The thought of giving away one’s material possessions in an effort to pursue Jesus may sound strange and extreme to most 21st century Christians in the United States of America. Capitalism and materialism has so enveloped American culture that such thoughts of simplicity and self-sacrifice are rarely, if ever, heard or contemplated. The Desert Fathers, however, beckon the believer of today to resist the seductive nature of modern culture and fight the “battle of the heart.”[4] It is about recognizing the forces at work that cause a person to desire something they currently do not have while simultaneously embracing an indifferent attitude towards material items.[5] Rather than pursuing riches and the American Dream, modern Jesus followers would do better to “live simply and generously, promoting economic equality and sustainability.”[6]

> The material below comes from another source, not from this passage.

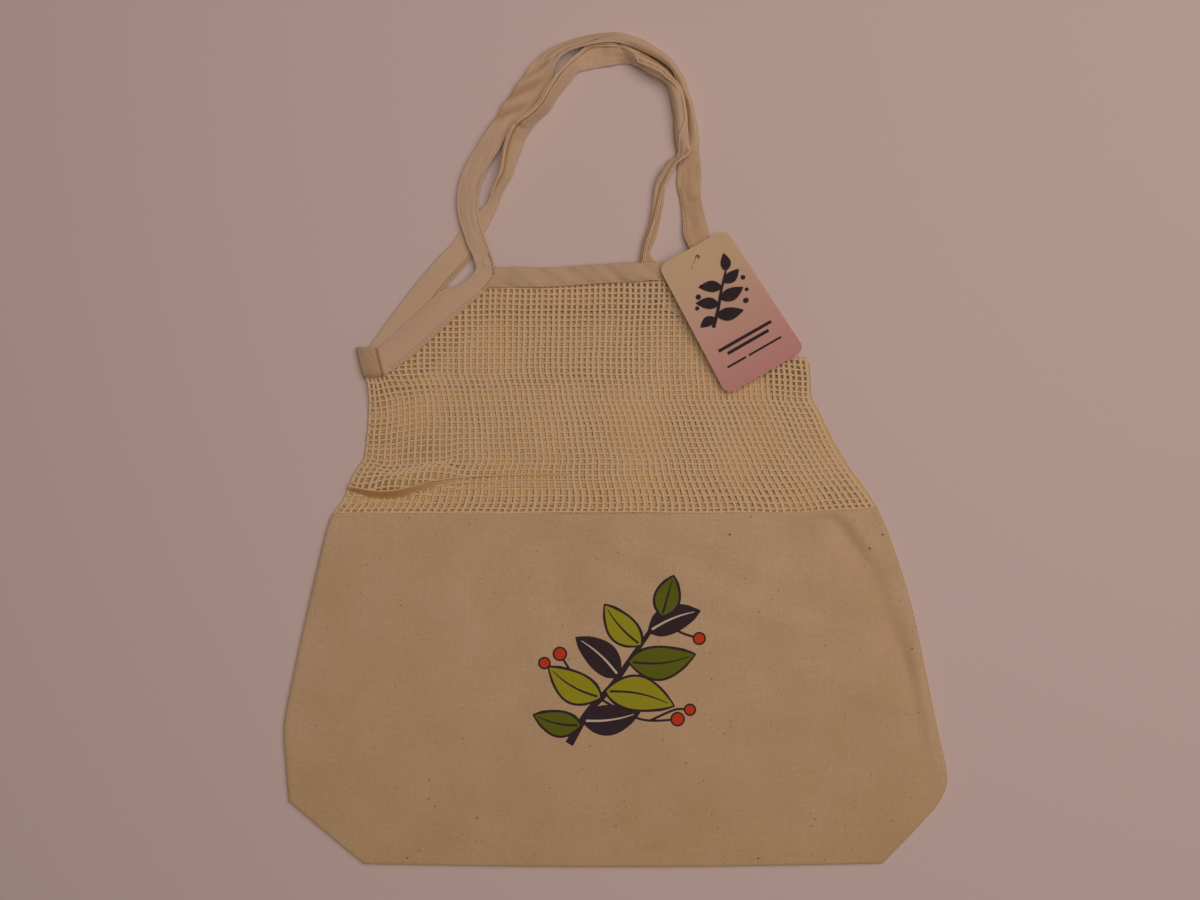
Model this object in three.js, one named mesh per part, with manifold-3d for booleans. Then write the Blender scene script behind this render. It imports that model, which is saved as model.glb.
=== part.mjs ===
// Cotton market bag lying flat and empty, front side up.
// Millimetres. +Y runs from the closed bottom of the bag to the handles, +X to the right, +Z up.
import * as THREE from 'three';
import Module from 'manifold-3d';

const wasm = await Module();
wasm.setup();

// Cloth thicknesses
const CANVAS_T = 0.9;
const NET_T = 0.9;
const TAPE_T = 1.4;
const HEM_T = 1.4;
const CARD_T = 0.5;
const GAP = 0.35;

// Heights of the layers above the ground
const NET_BACK_Z = 0.2;
const TAPE_BACK_Z = NET_BACK_Z + NET_T + GAP;
const FRONT_Z = TAPE_BACK_Z + TAPE_T + GAP;
const TAPE_FRONT_Z = FRONT_Z + NET_T + GAP;
const TAPE_OVER_Z = TAPE_FRONT_Z + 0.3;

// Canvas pouch: lines across it from the bottom fold to the top seam, [left x, left y, right x, right y]
const POUCH_LINES = [
  [-163, -268.7, 173, -268.3],
  [-187.5, -248.4, 191, -249.8],
  [-212, -228, 208, -231.5],
  [-214, -203, 215, -214],
  [-215, -179, 209, -182],
  [-209, -146, 202.5, -151],
  [-198, -96, 191.5, -99],
  [-187.5, -52, 178, -57],
  [-183, -40.6, 169.5, -37.2],
];
const POUCH_SAG = 2.2;
const POUCH_RIM_Z = 2.6;
const POUCH_CROWN = 1.6;
const SEAM_W = 2.2;
const POUCH_COLS = 12;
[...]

The struggle to live simply with few material possessions was seen by the Desert Fathers as part of the Christian life in which they tried to face the darkness within themselves.[7] Drawing on the example of Jesus, they saw the incarnation as something to “inspire them to choose suffering because through the incarnation suffering had become redemptive.”[8] Syncletica of Blessed Memory, one of the few Desert Mothers remembered by history, once commented on this desire to suffer through lack of material possessions: “It is a great good for those who are able. For those who can endure it endure suffering in the flesh, but they have quiet of soul. Even as stout garments trodden underfoot and turned over in the washing are made clean and white, so is a strong soul made steadfast by voluntary poverty.”[9]

The abbot Hyperichius echoes this sentiment about the redemptive quality of simplicity and self-sacrifice when he declared voluntary poverty as the “treasure house of the monk.”[10] An unknown Desert Father was recorded in the Verba Seniorum as proclaiming that “if a man have humility and poverty and judgeth not another, so comes in him the fear of the God.”[11]  The abbot Abraham expands the redemptive quality of simplicity beyond a lack of material possessions in his comments to Cassian of Marseilles about why the fathers dwelt in the desert rather than in the valleys of the Nile. “We have despised…all the luxurious pleasures of the world: we have joy in this desolation, and to all delight do we prefer the dread vastness of this solitude…whence the saying of the Lord in the Gospel, ‘If any man will come after me, let him deny himself, and take up his cross daily, and follow me.’”[12]

Footnotes

[1] Athanasius. The Life of Antony and the Letter to Marcellinus. Trans.by Robert C. Gregg (Mahwah, New Jersey: Paulist Press, 1980), 43.

[2] Athanasius. The Life of Antony and the Letter to Marcellinus, 44.

[3] New International Version: Thinline Bible, Luke 12:23-34.

[4] Sittser, Gerald L. Water from a Deep Well, 94.

[5] Boyd, Jared Patrick. Invitations and Commitments: A Rule of Life (Lexington, Kentucky: The Order of Sustainable Faith, 2014), 32-33.

[6] Grenholm, Micael. “Charismactivism: Combining Miracles, Evangelism, Peace and Justice” (Unpublished book manuscript emailed to the author, May 5, 2016), 81.

[7] Sittser, Gerald L. Water from a Deep Well, 85.

[8] Sittser, Gerald L. Water from a Deep Well, 79.

[9] Waddell, Helen, trans., The Desert Fathers, 90.

[10] Waddell, Helen, trans., The Desert Fathers, 90.

[11] Waddell, Helen, trans., The Desert Fathers, 69.

[12] Waddell, Helen, trans., The Desert Fathers, 166-167.